Last year, the Danquah Institute, Imani Ghana, World Bank, GREDA and the Minority in Parliament, inter alia, analyzed the STXhousing project and raised serious concerns about its integrity. Our concerns were basically as follows:

 

        i.            The agreement was too premature to be presented to Parliament for approval, particularly since neither Government (the purchaser) nor STX (the supplier) could tell with any certainty the cost per unit and how they came to that specific figure of US$1.5 billion.

 

      ii.            It was not proper and therefore highly suspicious for an agreement to have specific terms and conditions, including interest rates, percentage of grant element, percentage of management fees and insurance premium, when the actual source(s) of funding have not been identified and specified.

 

    iii.            The nearly 18 percent of political risk insurance slapped on the credit facility without an identified source(s) was unacceptable, inessential and extremely high for a country with Ghana’s credit rating. That political risk insurance was in excess of US$264 million which Government was required to pay upfront per the agreement.

 

    iv.            The agreement did not represent value for money and that a consortium of established Ghanaian real estate developers and a local bank were in a position to undertake the project (or a similar one) at nearly half the cost quoted by the Korean firm, STX, provided the Ghanaian consortium received the same favourable incentives and the consortium, in fact, proceeded to present their much cheaper proposal to both the Vice President of the Republic and the Minister of Works, Housing and Water Resources. However, they received no favourable hearing from a Government determined to go ahead with the STX project regardless of the obvious red flags raised.

 

      v.            STX had not shown any corporate evidence of their commitment or capacity to invest in Ghana for the construction of the so-called 200,000 housing project. 

 

In September 2010, the Deputy Finance minister, Seth Terkper, defended the STX deal, claiming that the agreement came with identified sources of financing, including the South Korean government.

Nearly 10 months after Parliament approved this controversial agreement we are being told Government is now sourcing for funds. Credit facility agreements are ordinarily not presented to Parliament for scrutiny and approval without an identified source(s) of funding and it is dangerously speculative and suspicious to present any such agreement with specific terms and conditions when sources of funding are yet to be identified.
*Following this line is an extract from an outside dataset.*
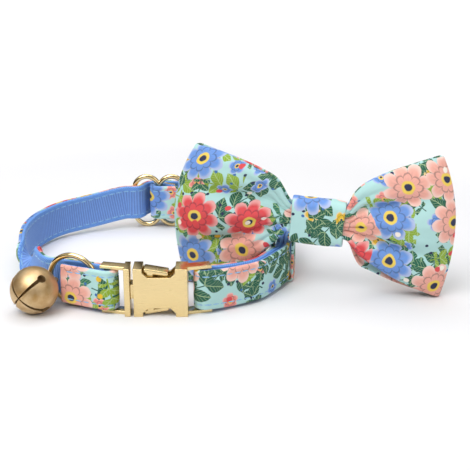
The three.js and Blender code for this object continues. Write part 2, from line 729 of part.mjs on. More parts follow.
// The cloth loop behind the knot, round both layers of the strap where they pass the knot
function makeBackLoop() {
  const nearY = KNOT.depth / 2 + CLEARANCE;
  const toBow = bow.matrixWorld.clone().invert();
  const passing = frames.map((frame) => frame.middle.clone().applyMatrix4(toBow))
    .filter((p) => p.y > nearY && p.y < nearY + BACK_LOOP.band && Math.abs(p.x) < BOW.halfLength / 2);
  const middle = passing.reduce((sum, p) => sum + p.x, 0) / passing.length;
  const strapLow = Math.min(...passing.map((p) => p.z)) - STRAP.width / 2;
  const low = strapLow - CLEARANCE - BACK_LOOP.thick;
  const height = BACK_LOOP.top - low;
  const width = layDistance + strapThick + 2 * (CLEARANCE + BACK_LOOP.thick) + BACK_LOOP.ease;
  const band = new THREE.ExtrudeGeometry(bandFrame(width, height, BACK_LOOP.thick, BACK_LOOP.corner),
    { depth: BACK_LOOP.band, bevelEnabled: false, curveSegments: 4 });
  band.rotateX(Math.PI / 2);
  return band.translate(middle, nearY + BACK_LOOP.band, low + height / 2);
}

// Assembly

const collar = new THREE.Group();

const frames = strapFrames();
const cotton = finish(COLOURS.print, 0.85, 0);
piece('strap_cover', strapLayer(frames, STRAP.width, CLEARANCE / 2, strapHalf), cotton, collar);
piece('ribbon_lining', strapLayer(frames, STRAP.liningWidth, -strapHalf, -CLEARANCE / 2),
  finish(COLOURS.ribbon, 0.8, 0), collar);

piece('buckle_socket', makeSocket(), finish(COLOURS.gold, 0.16, 1), collar);
piece('buckle_plug', makePlug(), finish(COLOURS.gold, 0.16, 1), collar);
piece('upper_lever', makeLever(true), finish(COLOURS.gold, 0.18, 1), collar);
piece('lower_lever', makeLever(false), finish(COLOURS.gold, 0.18, 1), collar);
piece('leash_ring', makeRing(), finish(COLOURS.gold, 0.14, 1), collar);
piece('slider', makeSlider(), finish(COLOURS.gold, 0.16, 1), collar);
piece('bell', makeBell(), finish(COLOURS.brass, 0.38, 1), collar);
piece('bell_pea', makePea(), finish(COLOURS.brass, 0.5, 1), collar);

const bow = new THREE.Group();
bow.position.set(BOW.side * LOOP.halfWidth, BOW.depth * LOOP.halfDepth, 0);
bow.rotation.z = radians(BOW.turn);
collar.add(bow);
collar.updateMatrixWorld();
piece('bow_wings', makeWings(), cotton.clone(), bow);
piece('bow_knot', makeKnot(), cotton.clone(), bow);
piece('back_loop', makeBackLoop(), cotton.clone(), bow);

export default collar;
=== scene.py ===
"""Pet bow tie collar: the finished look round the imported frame.

The script is laid out as an add-on. Its operators build the strap, the fittings, the bell and the
bow over the frame's solids, in metres, and each one can be run again from the sidebar.
"""

import math

import bmesh
import bpy
from bpy.props import FloatProperty, FloatVectorProperty, PointerProperty
from mathutils import Matrix, Vector, noise


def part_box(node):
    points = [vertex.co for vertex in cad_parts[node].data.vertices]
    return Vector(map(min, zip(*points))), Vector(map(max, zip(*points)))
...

Indeed, such a practice compromises Government’s leverage to negotiate a good deal on behalf of the country and that is what we are afraid has happened in this STX case.

In his recent attempt to explain the delay in construction, five months after President Mills cut the sod for the commencement of work, with not even a single shovel on any site, Mr Bagbin mentioned some preparatory works, including the identification of land, now being done and engineering and procurement details being finalised, all of which, as we argued last year, ought to have been done before any proper calculation of the estimated cost of the project could have been competently reached.
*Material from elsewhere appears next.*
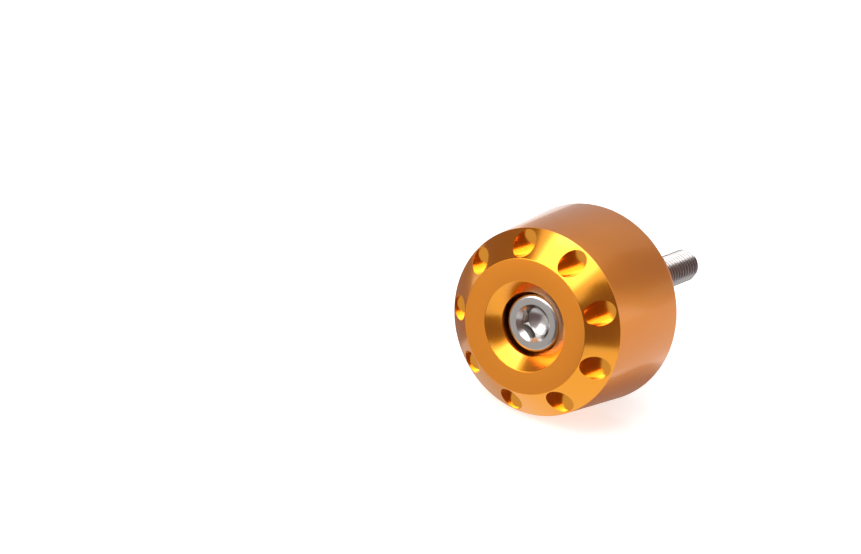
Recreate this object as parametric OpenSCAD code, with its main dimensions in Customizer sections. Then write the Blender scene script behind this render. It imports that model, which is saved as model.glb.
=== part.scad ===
// Bar end weight: a turned body with a ring of flat-floored dimples, and the socket head screw that fixes it.
// The axis runs along Y. The outer face looks to -Y, and the neck's end face, at the origin, meets the bar.

/* [Body] */
// Diameter of the widest ring, at the shoulder
wide_d = 35; // [34:0.5:42]
// Diameter of the front rim, where the tapered side meets the bevel
rim_d = 32.6; // [31:0.2:33.6]
// Outer diameter of the flat ring on the outer face
face_d = 23.4; // [21:0.2:25]
// Length from the shoulder to the outer face
head_length = 22.4; // [16:0.2:40]
// Depth of the bevel, from the flat ring down to the rim
bevel_depth = 4; // [2.4:0.2:6]
// Radius of the rounded edge at the shoulder
shoulder_round = 0.8; // [0.4:0.1:2]
// Width of the small flats that break the turned edges
edge_break = 0.1; // [0.05:0.05:0.3]

/* [Neck] */
// Diameter of the neck, the same as the handlebar's tube
neck_d = 22.2; // [19:0.2:28.6]
// Length of the neck, from the shoulder to its end face
neck_length = 11.2; // [6:0.2:20]
// Chamfer round the neck's end face
neck_chamfer = 0.4; // [0.2:0.1:1]

/* [Screw seat] */
// Mouth diameter of the coned dish in the outer face
dish_d = 15.6; // [13:0.2:19]
// Depth of the dish, from the outer face to the counterbore
dish_depth = 2.1; // [1:0.1:4]
// How far the top of the screw head lies below the outer face
screw_sink = 2.8; // [0.4:0.1:8]
// Gap round the screw head in the counterbore
head_gap = 0.6; // [0.3:0.1:1]
// Gap round the screw shank in the through bore
shank_gap = 0.3; // [0.15:0.05:0.6]
// Chamfer at the through bore's mouth in the neck's end face
bore_chamfer = 0.4; // [0.2:0.1:1]

/* [Dimples] */
// Number of flat-floored dimples sunk into the bevel
dimple_count = 9; // [4:1:10]
// Diameter of each dimple
dimple_d = 4.2; // [3:0.1:4.6]
// Height of a dimple's wall at its lowest side, next to the rim
dimple_wall = 0.4; // [0.1:0.1:4]
// Metal left between a dimple and the rim
rim_land = 0.25; // [0.15:0.05:0.6]

/* [Screw] */
// Nominal diameter of the screw
screw_d = 6; // [5:0.5:6]
// Diameter over the thread's crests
crest_d = 5.9; // [4.9:0.1:5.9]
// Length of the screw below its head
screw_length = 50; // [40:1:70]
// Length of the threaded end, with its run-out
thread_length = 24; // [16:1:30]
// Diameter of the bare neck where the rolled thread runs out to the shank
runout_d = 5.3; // [4.2:0.1:5.3]
// Length of that neck
runout_length = 1; // [0.5:0.1:2]
// Chamfer at the screw's tip
tip_chamfer = 0.8; // [0.4:0.1:1]
// Diameter of the screw head
screw_head_d = 10; // [9:0.2:11]
// Height of the screw head
screw_head_h = 6; // [5:0.2:8]
// Radius of the rounded edge at the top of the screw head
head_round = 0.9; // [0.3:0.1:1.2]
// Width across the flats of the key socket
socket_width = 5; // [4:0.5:5.5]
// Depth of the key socket's flats
socket_depth = 3; // [2.4:0.1:3.6]
// Turn of the socket's corners about the screw's axis
socket_turn = 30; // [0:5:55]
// Width of the chamfer round the socket's corners
socket_chamfer = 0.4; // [0.1:0.05:0.5]

/* [Hidden] */
$fn = 96;

wide_r = wide_d / 2;
rim_r = rim_d / 2;
face_r = face_d / 2;
neck_r = neck_d / 2;
body_length = neck_length + head_length;
rim_z = body_length - bevel_depth;
dimple_r = dimple_d / 2;
dimple_circle_r = rim_r - rim_land - dimple_r;
screw_head_r = screw_head_d / 2;
counterbore_r = screw_head_r + head_gap;
head_top_z = body_length - screw_sink;
seat_z = head_top_z - screw_head_h;
bore_r = screw_d / 2 + shank_gap;
crest_r = crest_d / 2;
runout_r = runout_d / 2;
tip_z = seat_z - screw_length;
socket_corner_r = socket_width / 2 / cos(30);
cut = 1;
dimple_step = 360 / dimple_count;
first_dimple = -90;
orange = [0.86, 0.47, 0.12];
steel = [0.66, 0.65, 0.63];

// Two points that stand in for corner c of an outline, a distance e before and after it
function broken(before, c, after, e) = [
    c + e * (before - c) / norm(before - c),
    c + e * (after - c) / norm(after - c)
];

// Slope of the line from the rim that runs smoothly into the rounded shoulder edge
shoulder_centre = [wide_r - shoulder_round, neck_length + shoulder_round];
to_rim = [rim_r, rim_z] - shoulder_centre;
side_slope = atan2(to_rim[1], to_rim[0]) - acos(shoulder_round / norm(to_rim));
side_start = shoulder_centre + shoulder_round * [cos(side_slope), sin(side_slope)];

// Half outline of the body: neck, shoulder, tapered side, bevel and flat face
module body_outline() {
    rim = [rim_r, rim_z];
    face_edge = [face_r, body_length];
    neck_foot = [neck_r, neck_length];
    polygon(concat(
        [[0, 0]],
        broken([0, 0], [neck_r, 0], neck_foot, neck_chamfer),
        [neck_foot, [shoulder_centre[0], neck_length], shoulder_centre, side_start],
        broken(side_start, rim, face_edge, edge_break),
        broken(rim, face_edge, [0, body_length], edge_break),
        [[0, body_length]]
    ));
    translate(shoulder_centre) circle(shoulder_round);
}

// Half outline of the stepped hole: through bore, counterbore for the screw head, and coned dish
module seat_outline() {
    mouth = [dish_d / 2, body_length];
    foot = [counterbore_r, body_length - dish_depth];
    polygon(concat(
        [[0, -cut], [bore_r + bore_chamfer, -cut], [bore_r + bore_chamfer, 0], [bore_r, bore_chamfer]],
        [[bore_r, seat_z], [counterbore_r, seat_z], foot],
        [mouth - edge_break * (mouth - foot) / norm(mouth - foot)],
        [[mouth[0] + edge_break, body_length], [mouth[0] + edge_break, body_length + cut]],
        [[0, body_length + cut]]
    ));
}

// One dimple's flat-ended cutter, on the body's axis
module dimple_cutter() {
    rim_edge_z = rim_z + bevel_depth * rim_land / (rim_r - face_r);
    floor_z = rim_edge_z - dimple_wall;
    translate([0, 0, floor_z]) cylinder(h = body_length - floor_z + cut, r = dimple_r);
}

module weight_body() {
    color(orange)
    rotate([90, 0, 0])
    difference() {
        rotate_extrude() body_outline();
        rotate_extrude() seat_outline();
        for (i = [0 : dimple_count - 1])
            rotate([0, 0, first_dimple + i * dimple_step])
            translate([dimple_circle_r, 0, 0]) dimple_cutter();
    }
}

// Half outline of the screw: threaded end over its crests, run-out neck, plain shank and round head
module screw_outline() {
    shank_r = screw_d / 2;
    edge_centre = [screw_head_r, head_top_z] - [head_round, head_round];
    thread_end_z = tip_z + thread_length;
    neck_end_z = thread_end_z - runout_length;
    polygon(concat(
        [[0, tip_z], [crest_r - tip_chamfer, tip_z], [crest_r, tip_z + tip_chamfer]],
        [[crest_r, neck_end_z - crest_r + runout_r], [runout_r, neck_end_z]],
        [[runout_r, thread_end_z], [shank_r, thread_end_z + shank_r - runout_r], [shank_r, seat_z]],
        broken([0, seat_z], [screw_head_r, seat_z], [screw_head_r, head_top_z], edge_break),
        [[screw_head_r, edge_centre[1]], edge_centre, [edge_centre[0], head_top_z]],
        [[0, head_top_z]]
    ));
    translate(edge_centre) circle(head_round);
}

// The six-sided key socket, with a drilled cone at its foot and a chamfered mouth
module key_socket() {
    foot_z = head_top_z - socket_depth;
    drill_r = socket_width / 2;
    drill_h = drill_r / tan(60);
    mouth_r = socket_corner_r + socket_chamfer;
    rotate([0, 0, socket_turn])
        translate([0, 0, foot_z]) cylinder(h = socket_depth + cut, r = socket_corner_r, $fn = 6);
    translate([0, 0, foot_z - drill_h]) cylinder(h = drill_h, r1 = 0, r2 = drill_r);
    translate([0, 0, head_top_z - mouth_r])
        cylinder(h = mouth_r + cut, r1 = 0, r2 = mouth_r + cut);
}

module fixing_screw() {
    color(steel)
    rotate([90, 0, 0])
    difference() {
        rotate_extrude() screw_outline();
        key_socket();
    }
}

weight_body();
fixing_screw();
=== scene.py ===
import math

import bmesh
import bpy
from mathutils import Matrix, Vector


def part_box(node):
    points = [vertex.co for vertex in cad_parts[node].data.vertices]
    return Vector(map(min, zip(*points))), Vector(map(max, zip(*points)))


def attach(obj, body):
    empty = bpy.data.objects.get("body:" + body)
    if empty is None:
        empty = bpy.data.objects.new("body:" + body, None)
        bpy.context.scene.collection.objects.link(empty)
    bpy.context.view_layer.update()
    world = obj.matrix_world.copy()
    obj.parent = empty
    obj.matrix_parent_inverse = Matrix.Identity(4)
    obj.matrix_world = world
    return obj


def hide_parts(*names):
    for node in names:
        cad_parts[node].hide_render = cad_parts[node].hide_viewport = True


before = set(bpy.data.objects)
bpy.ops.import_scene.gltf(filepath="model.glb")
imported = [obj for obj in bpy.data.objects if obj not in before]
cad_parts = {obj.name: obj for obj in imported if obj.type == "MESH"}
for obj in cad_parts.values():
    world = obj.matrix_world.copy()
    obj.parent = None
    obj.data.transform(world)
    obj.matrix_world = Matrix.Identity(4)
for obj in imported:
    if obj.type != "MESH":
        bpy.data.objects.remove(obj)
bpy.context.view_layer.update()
mm = 0.001
weld = 2e-6   # m; points closer than this are one point
speck = 1e-8   # m; edges shorter than this are dropped
smoothAngle = 28   # degrees; sharper edges stay sharp


# Small helpers: selection, edit mode, outlines

def clearSelection():
    if bpy.context.object and bpy.context.object.mode != "OBJECT":
        bpy.ops.object.mode_set(mode="OBJECT")
    bpy.ops.object.select_all(action="DESELECT")


def pick(obj):
    clearSelection()
    obj.select_set(True)
    bpy.context.view_layer.objects.active = obj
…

We are, therefore, calling on the Minister of Finance & Economic Planning to go back to Parliament for the House to properly scrutinise the terms and conditions of the agreement, if any, that have been reached with the three international banks that Mr Bagbin now claims have decided to fund the project.

Parliament must satisfy itself with the consistency of the current state of the agreement with what it approved in August 2010 and to further satisfy itself on the current propriety of the exorbitant and inessential $264 million political risk insurance originally demanded by the Koreans.